FDR’s first two years in office were largely focused on achieving one of the three R’s: recovery. Democratic victories in the congressional elections of 1934 gave the president the popular mandate he needed to seek another round of laws and programs. In the summer of 1935, the so-called Second New Deal was launched. This batch of new legislation concentrated on the other two R’s: relief and reform.
Relief Programs:

Harry Hopkins became even more prominent in Roosevelt’s administration with the creation in 1935 of a new relief agency, which Hopkins headed.
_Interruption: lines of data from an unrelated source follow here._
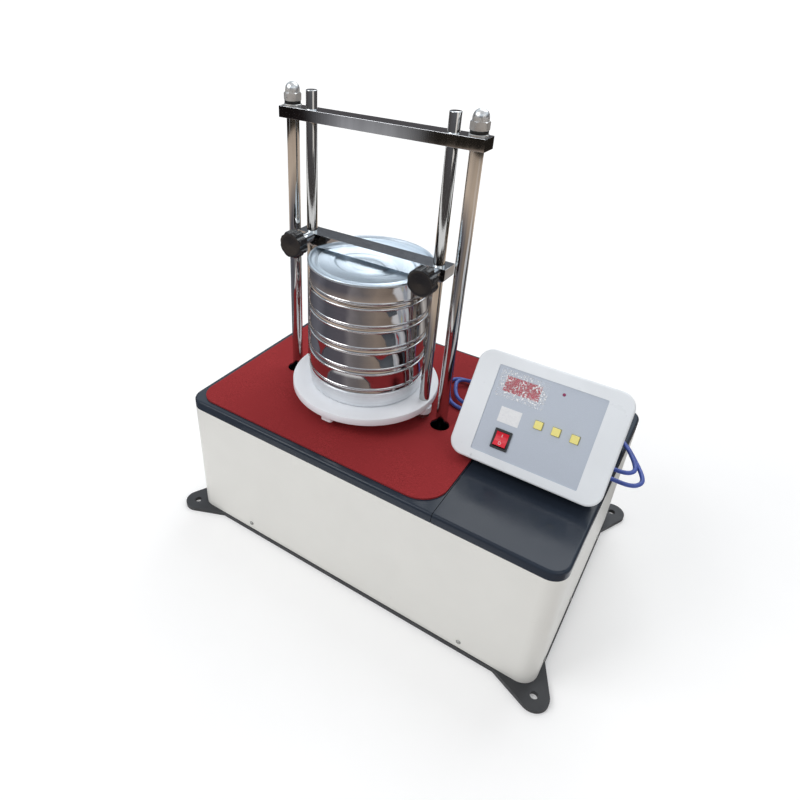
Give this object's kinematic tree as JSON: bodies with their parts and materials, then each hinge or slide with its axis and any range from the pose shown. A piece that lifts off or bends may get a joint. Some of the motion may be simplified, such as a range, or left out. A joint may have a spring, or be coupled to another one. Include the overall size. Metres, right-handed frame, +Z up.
{
  "type": "sieve shaker",
  "caption": "Laboratory sieve shaker: boxed drive with covers and mat, rods carrying a clamped stack of nested round sieves, lid and pan, and a tilted control box.",
  "frame": {"origin": "on the floor plane, at the centre of the four anchor ears of the base plate", "axes": "+X to the right along the long front, +Y from the front to the back, +Z up"},
  "size_m": [0.7794, 0.51, 0.7828],
  "materials": {
    "black_plastic": "satin",
    "black_rubber": "matte",
    "blue_cord": "matte",
    "bronze": "machined",
    "cast_grey": "cast",
    "charcoal_paint": "satin",
    "chrome": "polished",
    "cream_paint": "satin",
    "dark_gloss_paint": "gloss",
    "dark_red_window": "gloss",
    "green_board": "satin",
    "lamp_red": "gloss",
    "lid_steel": "satin",
    "light_plastic": "satin",
    "machine_steel": "machined",
    "pan_steel": "satin",
    "panel_grey": "matte",
    "plated_steel": "satin",
    "red_plastic": "gloss",
    "red_rubber": "matte",
    "stainless": "polished",
    "white_paint": "satin",
    "yellow_plastic": "gloss"
  },
  "bodies": {
    "base": {"base_plate": "charcoal_paint", "housing_shell": "cream_paint", "small_screws": "plated_steel", "cover_left": "dark_gloss_paint", "cover_right": "dark_gloss_paint", "mat": "red_rubber", "motor_body": "cast_grey", "drive_belt": "black_rubber", "gearbox": "cast_grey", "bearing_posts": "cast_grey", "box_bezel": "light_plastic", "box_shell": "black_plastic", "control_panel": "panel_grey", "display_window": "dark_red_window", "indicator_lamp": "lamp_red", "switch_body": "black_plastic", "circuit_board": "green_board", "box_bracket": "charcoal_paint", "cable_gland": "black_plastic", "cord_lead": "blue_cord", "cord_coil": "blue_cord", "cord_tail": "blue_cord", "plug": "black_plastic"},
    "main_crank": {"crank_shaft": "machine_steel", "crank_pulley": "cast_grey"},
    "idler_front": {"idler_crank_front": "machine_steel"},
    "idler_rear": {"idler_crank_rear": "machine_steel"},
    "motor_rotor": {"motor_spindle": "machine_steel"},
    "carriage": {"carriage_plate": "machine_steel", "crank_bushes": "bronze", "tappet_guide": "machine_steel", "outer_columns": "chrome", "column_nuts": "plated_steel", "top_bar": "chrome", "cap_nuts": "plated_steel"},
    "table": {"table_plate": "white_paint", "table_frame": "white_paint", "inner_rods": "chrome", "table_fasteners": "plated_steel", "tappet_shaft": "machine_steel"},
    "cam": {"tapping_cam": "machine_steel"},
    "pan": {"pan": "pan_steel"},
    "sieve_1": {"sieve_1": "stainless"},
    "sieve_2": {"sieve_2": "stainless"},
    "sieve_3": {"sieve_3": "stainless"},
    "sieve_4": {"sieve_4": "stainless"},
    "sieve_5": {"sieve_5": "stainless"},
    "lid": {"lid": "lid_steel"},
    "clamp_bar": {"clamp_bar": "machine_steel"},
    "knob_left": {"clamp_knob_left": "black_plastic"},
    "knob_right": {"clamp_knob_right": "black_plastic"},
    "button_1": {"button_1": "yellow_plastic"},
    "button_2": {"button_2": "yellow_plastic"},
    "button_3": {"button_3": "yellow_plastic"},
    "rocker": {"switch_rocker": "red_plastic"}
  },
  "joints": [
    {"name": "crank_spin", "type": "hinge", "parent": "base", "child": "main_crank", "pos_m": [0.016, -0.031, 0.12], "axis": [0, 0, 1], "continuous": true},
    {"name": "idler_front_spin", "type": "hinge", "parent": "base", "child": "idler_front", "pos_m": [-0.199, -0.106, 0.12], "axis": [0, 0, 1], "continuous": true},
    {"name": "idler_rear_spin", "type": "hinge", "parent": "base", "child": "idler_rear", "pos_m": [-0.199, 0.044, 0.12], "axis": [0, 0, 1], "continuous": true},
    {"name": "motor_spin", "type": "hinge", "parent": "base", "child": "motor_rotor", "pos_m": [0.236, -0.031, 0.12], "axis": [0, 0, 1], "continuous": true},
    {"name": "carriage_turn", "type": "hinge", "parent": "main_crank", "child": "carriage", "pos_m": [0.016, -0.027, 0.2], "axis": [0, 0, 1], "continuous": true},
    {"name": "table_lift", "type": "slide", "parent": "carriage", "child": "table", "axis": [0, 0, 1], "range_m": [0, 0.005]},
    {"name": "cam_turn", "type": "hinge", "parent": "base", "child": "cam", "pos_m": [-0.094, -0.027, 0.056], "axis": [-1, 0, 0], "range_deg": [0, 300]},
    {"name": "pan_lift", "type": "slide", "parent": "table", "child": "pan", "axis": [0, 0, 1], "range_m": [0, 0.01]},
    {"name": "sieve_1_lift", "type": "slide", "parent": "pan", "child": "sieve_1", "axis": [0, 0, 1], "range_m": [0, 0.014]},
    {"name": "sieve_2_lift", "type": "slide", "parent": "sieve_1", "child": "sieve_2", "axis": [0, 0, 1], "range_m": [0, 0.014]},
    {"name": "sieve_3_lift", "type": "slide", "parent": "sieve_2", "child": "sieve_3", "axis": [0, 0, 1], "range_m": [0, 0.014]},
    {"name": "sieve_4_lift", "type": "slide", "parent": "sieve_3", "child": "sieve_4", "axis": [0, 0, 1], "range_m": [0, 0.014]},
    {"name": "sieve_5_lift", "type": "slide", "parent": "sieve_4", "child": "sieve_5", "axis": [0, 0, 1], "range_m": [0, 0.014]},
    {"name": "lid_lift", "type": "slide", "parent": "sieve_5", "child": "lid", "axis": [0, 0, 1], "range_m": [0, 0.014]},
    {"name": "clamp_slide", "type": "slide", "parent": "lid", "child": "clamp_bar", "axis": [0, 0, 1], "range_m": [0, 0.075]},
    {"name": "knob_left_turn", "type": "hinge", "parent": "clamp_bar", "child": "knob_left", "pos_m": [-0.215, -0.068, 0.5473], "axis": [0, -1, 0], "range_deg": [0, 360]},
    {"name": "knob_right_turn", "type": "hinge", "parent": "clamp_bar", "child": "knob_right", "pos_m": [0.027, -0.068, 0.5473], "axis": [0, -1, 0], "range_deg": [0, 360]},
    {"name": "button_1_press", "type": "slide", "parent": "base", "child": "button_1", "axis": [0, 0.8339, -0.5519], "range_m": [0, 0.0012], "stiffness_N_per_m": 300, "springref_m": -0.001},
    {"name": "button_2_press", "type": "slide", "parent": "base", "child": "button_2", "axis": [0, 0.8339, -0.5519], "range_m": [0, 0.0012], "stiffness_N_per_m": 300, "springref_m": -0.001},
    {"name": "button_3_press", "type": "slide", "parent": "base", "child": "button_3", "axis": [0, 0.8339, -0.5519], "range_m": [0, 0.0012], "stiffness_N_per_m": 300, "springref_m": -0.001},
    {"name": "rocker_tip", "type": "hinge", "parent": "base", "child": "rocker", "pos_m": [0.1865, -0.07215, 0.31926], "axis": [1, 0, 0], "range_deg": [0, 18]}
  ],
  "couplings": [
    {"joint": "idler_front_spin", "follows": "crank_spin", "ratio": 1},
    {"joint": "idler_rear_spin", "follows": "crank_spin", "ratio": 1},
    {"joint": "motor_spin", "follows": "crank_spin", "ratio": 6.336},
    {"joint": "carriage_turn", "follows": "crank_spin", "ratio": -1},
    {"joint": "cam_turn", "follows": "table_lift", "rad_per_m": 1047.2}
  ]
}
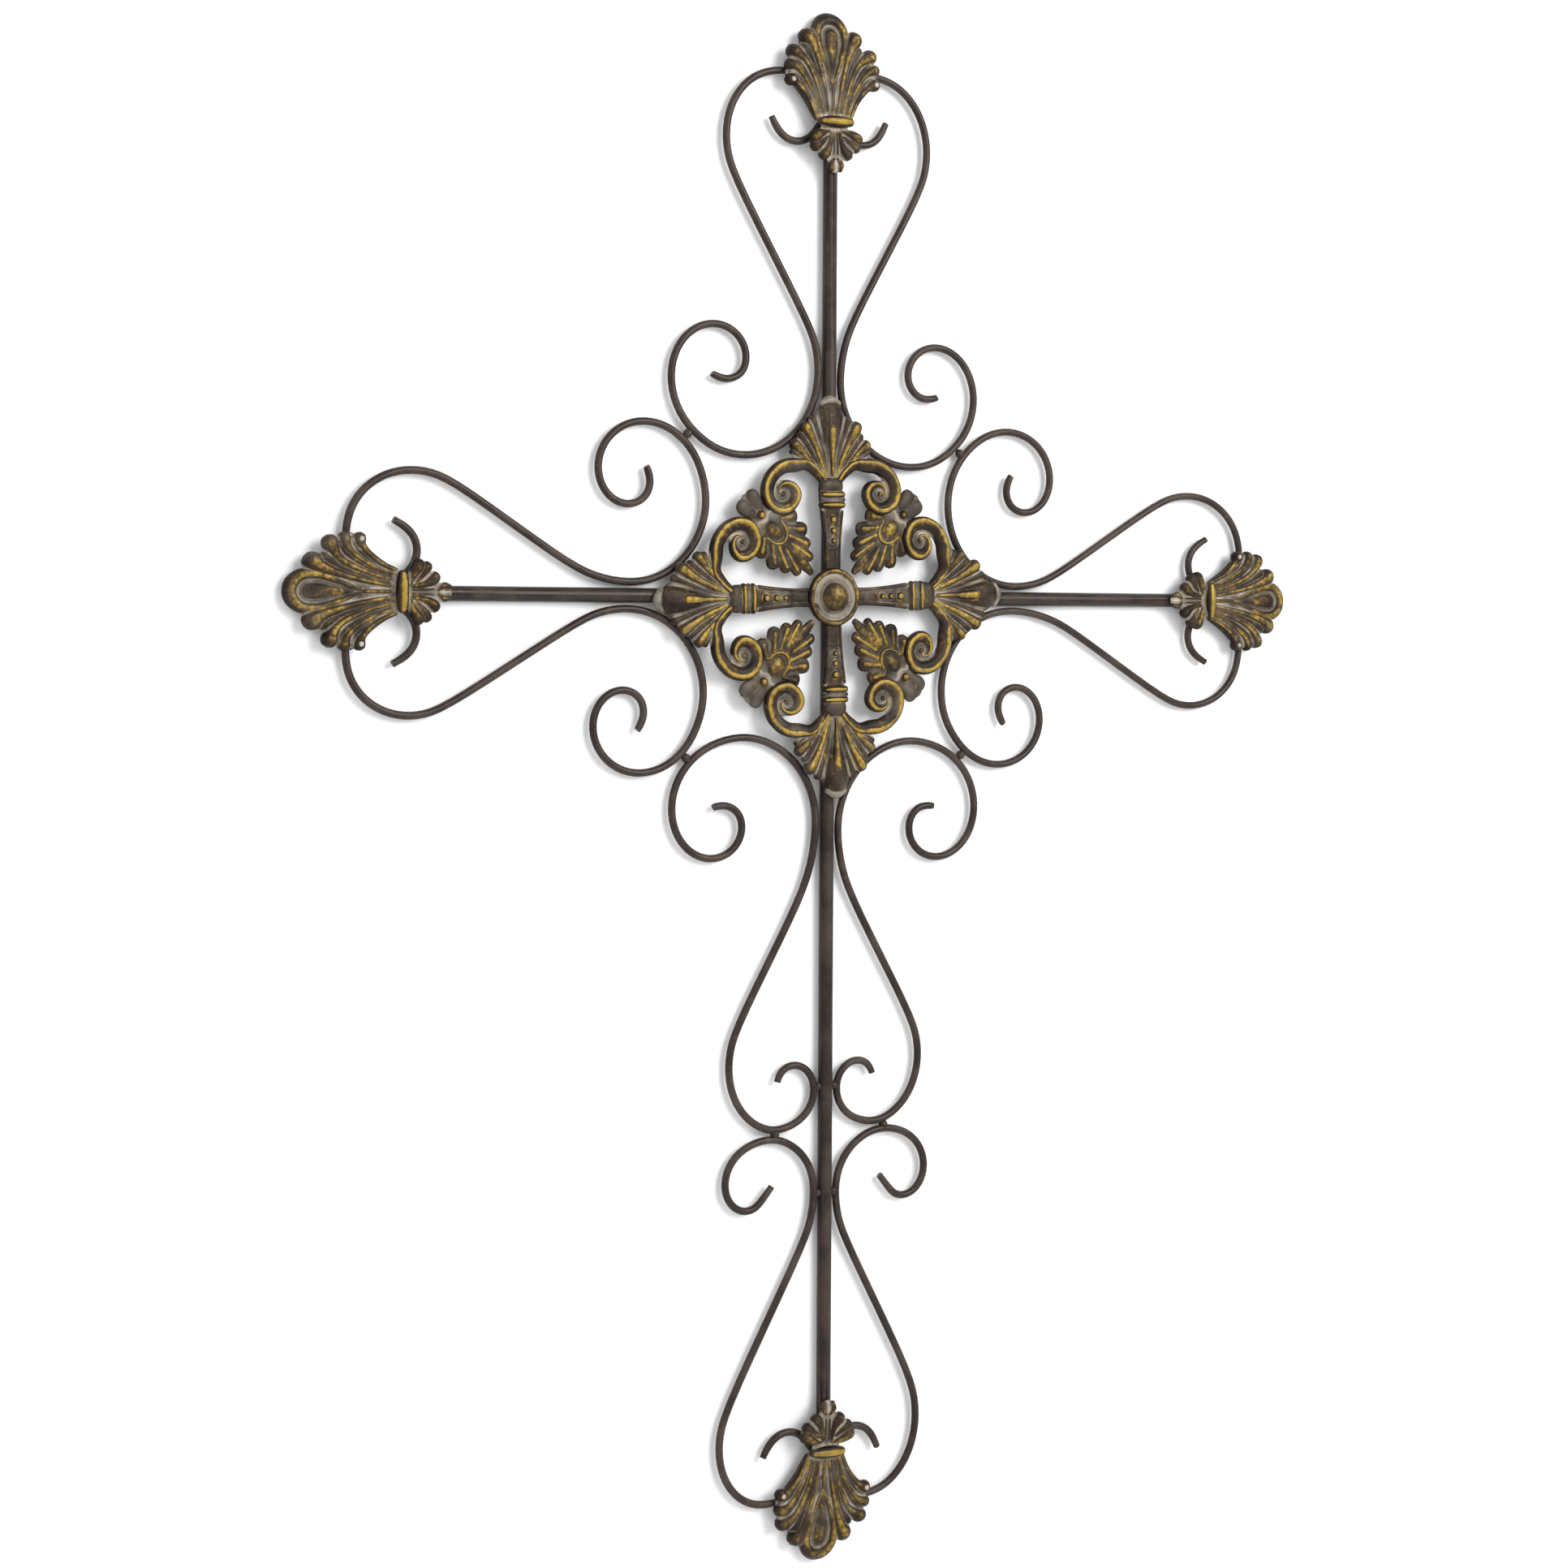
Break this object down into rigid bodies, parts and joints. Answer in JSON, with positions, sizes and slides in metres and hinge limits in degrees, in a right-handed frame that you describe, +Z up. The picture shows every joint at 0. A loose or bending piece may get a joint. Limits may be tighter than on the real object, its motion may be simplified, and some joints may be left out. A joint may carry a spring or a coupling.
{
  "type": "wrought iron wall cross",
  "caption": "Decorative wrought iron cross for a wall: round bars with bent scrollwork, palmette finials and a pierced medallion over the crossing.",
  "frame": {"origin": "on the wall, straight behind the crossing of the post and the arms", "axes": "+Z up along the post, +X to the right as seen from the front, the front faces -Y"},
  "size_m": [0.7595, 0.0195, 1.0189],
  "materials": {
    "bronzed_bar": "satin dark bronze",
    "bronzed_wire": "satin dark bronze",
    "gilded_casting": "dark bronze rubbed with gold on the ridges, pale wash in the hollows"
  },
  "bodies": {
    "root": {"post": "bronzed_bar", "left_arm": "bronzed_bar", "right_arm": "bronzed_bar", "left_arm_upper_scroll": "bronzed_wire", "left_arm_lower_scroll": "bronzed_wire", "right_arm_upper_scroll": "bronzed_wire", "right_arm_lower_scroll": "bronzed_wire", "upper_left_scroll": "bronzed_wire", "upper_right_scroll": "bronzed_wire", "lower_left_scroll": "bronzed_wire", "lower_right_scroll": "bronzed_wire", "foot_left_scroll": "bronzed_wire", "foot_right_scroll": "bronzed_wire", "top_bow": "bronzed_wire", "left_bow": "bronzed_wire", "right_bow": "bronzed_wire", "bottom_bow": "bronzed_wire", "top_finial": "gilded_casting", "left_finial": "gilded_casting", "right_finial": "gilded_casting", "bottom_finial": "gilded_casting", "medallion": "gilded_casting"}
  },
  "joints": []
}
WORKS PROGRESS ADMINISTRATION (WPA)- Much larger than the relief agencies of the first New Deal, the WPA spent billions of dollars between 1925 and 1940 to provide people with jobs. After its first year of operation under Hopkins, it employed 3.4 million men and women who had formerly been on the relief rolls of state and local governments. It paid them double the relief rate but less than the going wage for regular workers. Most WPA workers were put to work constructing new bridges, roads, airports, and public buildings. Unemployed artists, writers, and actors were paid by the WPA to paint murals, write histories, and perform in plays. One part of the WPA, the National Youth Administration (NYA), provided part-time jobs to help young people stay in high school and college or until they could get a job with a private employer.

RESETTLMENT ADMINSTRATION (RA)- Placed under the direction of one of the Brain Trust, Rexford Tugwell, the Resettlement Administration provided loans to sharecroppers, tenants, and small farmers. It also established federal camps where migrant workers could find decent housing.


Reforms:

The reform legislation of the second New Deal reflected Roosevelt’s belief that industrial workers and farmers needed to receive more government help than members of the business and privileged classes.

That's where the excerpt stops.